[Start]
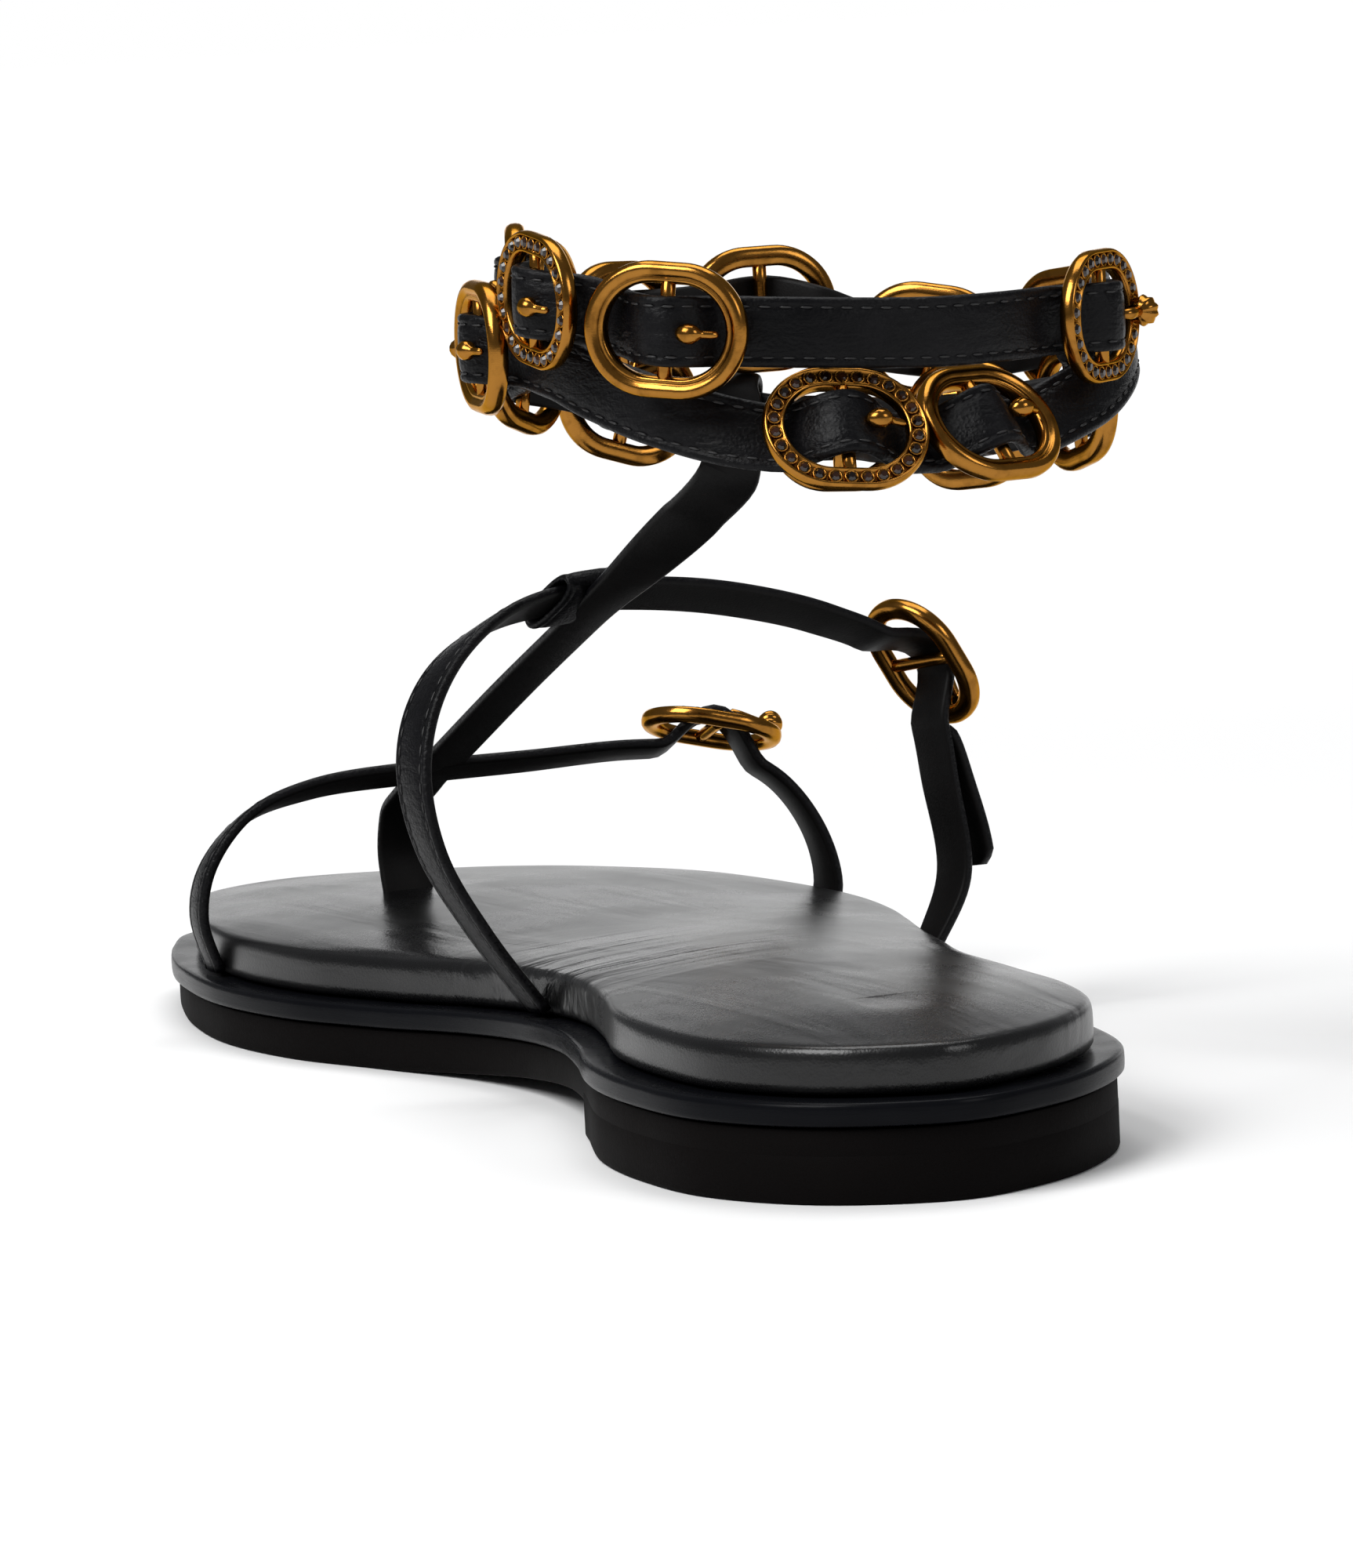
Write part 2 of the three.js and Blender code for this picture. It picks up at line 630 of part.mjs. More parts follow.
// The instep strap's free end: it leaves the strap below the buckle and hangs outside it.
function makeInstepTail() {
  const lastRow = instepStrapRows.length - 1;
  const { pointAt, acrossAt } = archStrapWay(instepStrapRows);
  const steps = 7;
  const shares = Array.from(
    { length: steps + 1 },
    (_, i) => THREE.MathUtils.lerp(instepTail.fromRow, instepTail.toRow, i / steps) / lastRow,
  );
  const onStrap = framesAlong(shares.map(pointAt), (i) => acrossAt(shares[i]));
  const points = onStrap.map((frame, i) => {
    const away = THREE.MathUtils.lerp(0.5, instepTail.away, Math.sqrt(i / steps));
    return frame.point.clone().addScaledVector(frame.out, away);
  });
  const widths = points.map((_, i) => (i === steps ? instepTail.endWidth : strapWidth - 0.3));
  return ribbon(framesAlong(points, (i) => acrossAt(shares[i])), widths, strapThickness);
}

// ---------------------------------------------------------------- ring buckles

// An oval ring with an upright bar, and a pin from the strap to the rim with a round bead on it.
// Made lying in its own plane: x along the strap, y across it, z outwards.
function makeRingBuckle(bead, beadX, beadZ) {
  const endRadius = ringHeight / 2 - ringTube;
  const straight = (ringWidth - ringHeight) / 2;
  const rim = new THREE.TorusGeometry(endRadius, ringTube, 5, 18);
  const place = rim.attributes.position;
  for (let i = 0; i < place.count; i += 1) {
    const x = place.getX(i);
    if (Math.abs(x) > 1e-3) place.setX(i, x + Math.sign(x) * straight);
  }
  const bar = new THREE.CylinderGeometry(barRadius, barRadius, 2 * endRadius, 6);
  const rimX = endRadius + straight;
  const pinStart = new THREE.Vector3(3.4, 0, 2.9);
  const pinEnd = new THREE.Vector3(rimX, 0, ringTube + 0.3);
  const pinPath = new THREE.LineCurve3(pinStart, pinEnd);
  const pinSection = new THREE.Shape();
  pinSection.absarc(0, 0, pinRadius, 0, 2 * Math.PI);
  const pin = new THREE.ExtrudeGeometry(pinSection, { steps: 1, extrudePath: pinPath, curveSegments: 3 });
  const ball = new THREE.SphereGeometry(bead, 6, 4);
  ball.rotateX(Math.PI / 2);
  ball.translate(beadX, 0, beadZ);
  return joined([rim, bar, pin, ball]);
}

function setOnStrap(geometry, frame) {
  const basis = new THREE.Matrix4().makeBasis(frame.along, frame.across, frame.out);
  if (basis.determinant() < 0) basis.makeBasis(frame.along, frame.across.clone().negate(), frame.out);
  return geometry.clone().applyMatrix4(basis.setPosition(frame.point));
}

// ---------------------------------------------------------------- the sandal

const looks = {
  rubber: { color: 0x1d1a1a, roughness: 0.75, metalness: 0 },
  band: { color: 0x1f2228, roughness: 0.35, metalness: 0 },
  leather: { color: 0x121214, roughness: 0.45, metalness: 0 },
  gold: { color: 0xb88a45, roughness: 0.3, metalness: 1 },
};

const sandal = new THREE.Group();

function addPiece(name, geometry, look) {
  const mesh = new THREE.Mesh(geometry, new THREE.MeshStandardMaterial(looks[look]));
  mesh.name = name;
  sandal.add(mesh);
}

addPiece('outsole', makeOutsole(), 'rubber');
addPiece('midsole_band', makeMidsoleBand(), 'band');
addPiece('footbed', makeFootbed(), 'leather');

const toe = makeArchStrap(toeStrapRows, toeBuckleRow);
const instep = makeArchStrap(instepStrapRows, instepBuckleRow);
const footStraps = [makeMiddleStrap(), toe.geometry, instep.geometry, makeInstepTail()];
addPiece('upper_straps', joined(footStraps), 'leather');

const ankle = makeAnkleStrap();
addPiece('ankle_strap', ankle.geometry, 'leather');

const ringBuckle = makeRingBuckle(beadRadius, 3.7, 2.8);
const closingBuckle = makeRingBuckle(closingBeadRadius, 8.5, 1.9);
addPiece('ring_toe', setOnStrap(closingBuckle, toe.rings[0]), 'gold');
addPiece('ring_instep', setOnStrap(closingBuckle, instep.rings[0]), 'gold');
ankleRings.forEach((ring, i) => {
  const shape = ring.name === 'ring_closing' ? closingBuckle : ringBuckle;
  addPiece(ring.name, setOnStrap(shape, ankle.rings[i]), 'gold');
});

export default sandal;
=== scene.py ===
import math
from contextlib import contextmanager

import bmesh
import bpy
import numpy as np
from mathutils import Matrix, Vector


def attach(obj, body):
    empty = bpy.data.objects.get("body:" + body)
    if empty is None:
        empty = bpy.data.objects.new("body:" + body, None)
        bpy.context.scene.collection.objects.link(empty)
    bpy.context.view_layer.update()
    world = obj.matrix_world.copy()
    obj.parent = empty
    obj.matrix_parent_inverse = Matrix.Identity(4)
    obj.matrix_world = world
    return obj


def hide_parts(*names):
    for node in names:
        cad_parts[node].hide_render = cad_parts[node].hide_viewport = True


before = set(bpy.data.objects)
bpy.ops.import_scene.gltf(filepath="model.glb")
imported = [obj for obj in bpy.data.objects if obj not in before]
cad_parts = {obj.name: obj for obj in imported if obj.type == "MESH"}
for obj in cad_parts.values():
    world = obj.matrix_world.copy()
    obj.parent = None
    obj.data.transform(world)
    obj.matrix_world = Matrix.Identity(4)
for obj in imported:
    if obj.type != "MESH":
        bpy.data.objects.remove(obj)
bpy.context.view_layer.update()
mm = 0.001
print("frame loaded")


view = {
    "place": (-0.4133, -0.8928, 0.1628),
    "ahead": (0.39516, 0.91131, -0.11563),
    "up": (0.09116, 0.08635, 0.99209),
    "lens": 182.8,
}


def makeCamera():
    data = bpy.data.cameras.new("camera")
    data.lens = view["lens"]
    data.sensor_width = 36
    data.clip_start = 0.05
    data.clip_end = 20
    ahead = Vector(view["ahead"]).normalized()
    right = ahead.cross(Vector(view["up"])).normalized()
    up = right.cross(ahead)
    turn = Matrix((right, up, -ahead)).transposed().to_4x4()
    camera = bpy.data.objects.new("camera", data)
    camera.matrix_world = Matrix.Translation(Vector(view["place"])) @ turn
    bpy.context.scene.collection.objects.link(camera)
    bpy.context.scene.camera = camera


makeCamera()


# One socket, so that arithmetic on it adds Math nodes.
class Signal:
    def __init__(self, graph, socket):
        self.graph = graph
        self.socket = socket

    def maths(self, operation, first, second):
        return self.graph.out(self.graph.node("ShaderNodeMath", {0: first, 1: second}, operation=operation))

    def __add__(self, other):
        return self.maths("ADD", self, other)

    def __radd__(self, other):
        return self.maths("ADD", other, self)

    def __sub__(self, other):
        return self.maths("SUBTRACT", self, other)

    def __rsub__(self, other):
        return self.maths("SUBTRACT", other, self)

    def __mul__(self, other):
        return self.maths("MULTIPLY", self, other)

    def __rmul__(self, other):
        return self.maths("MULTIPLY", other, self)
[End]
» **Task statement**
Begin with the line containing "const sandal = new THREE.Group();", end with the line containing "bpy.data.objects.remove(obj)", and repeat every line in that stretch exactly.

» **Exercise result**
const sandal = new THREE.Group();

function addPiece(name, geometry, look) {
  const mesh = new THREE.Mesh(geometry, new THREE.MeshStandardMaterial(looks[look]));
  mesh.name = name;
  sandal.add(mesh);
}

addPiece('outsole', makeOutsole(), 'rubber');
addPiece('midsole_band', makeMidsoleBand(), 'band');
addPiece('footbed', makeFootbed(), 'leather');

const toe = makeArchStrap(toeStrapRows, toeBuckleRow);
const instep = makeArchStrap(instepStrapRows, instepBuckleRow);
const footStraps = [makeMiddleStrap(), toe.geometry, instep.geometry, makeInstepTail()];
addPiece('upper_straps', joined(footStraps), 'leather');

const ankle = makeAnkleStrap();
addPiece('ankle_strap', ankle.geometry, 'leather');

const ringBuckle = makeRingBuckle(beadRadius, 3.7, 2.8);
const closingBuckle = makeRingBuckle(closingBeadRadius, 8.5, 1.9);
addPiece('ring_toe', setOnStrap(closingBuckle, toe.rings[0]), 'gold');
addPiece('ring_instep', setOnStrap(closingBuckle, instep.rings[0]), 'gold');
ankleRings.forEach((ring, i) => {
  const shape = ring.name === 'ring_closing' ? closingBuckle : ringBuckle;
  addPiece(ring.name, setOnStrap(shape, ankle.rings[i]), 'gold');
});

export default sandal;
=== scene.py ===
import math
from contextlib import contextmanager

import bmesh
import bpy
import numpy as np
from mathutils import Matrix, Vector


def attach(obj, body):
    empty = bpy.data.objects.get("body:" + body)
    if empty is None:
        empty = bpy.data.objects.new("body:" + body, None)
        bpy.context.scene.collection.objects.link(empty)
    bpy.context.view_layer.update()
    world = obj.matrix_world.copy()
    obj.parent = empty
    obj.matrix_parent_inverse = Matrix.Identity(4)
    obj.matrix_world = world
    return obj


def hide_parts(*names):
    for node in names:
        cad_parts[node].hide_render = cad_parts[node].hide_viewport = True


before = set(bpy.data.objects)
bpy.ops.import_scene.gltf(filepath="model.glb")
imported = [obj for obj in bpy.data.objects if obj not in before]
cad_parts = {obj.name: obj for obj in imported if obj.type == "MESH"}
for obj in cad_parts.values():
    world = obj.matrix_world.copy()
    obj.parent = None
    obj.data.transform(world)
    obj.matrix_world = Matrix.Identity(4)
for obj in imported:
    if obj.type != "MESH":
        bpy.data.objects.remove(obj)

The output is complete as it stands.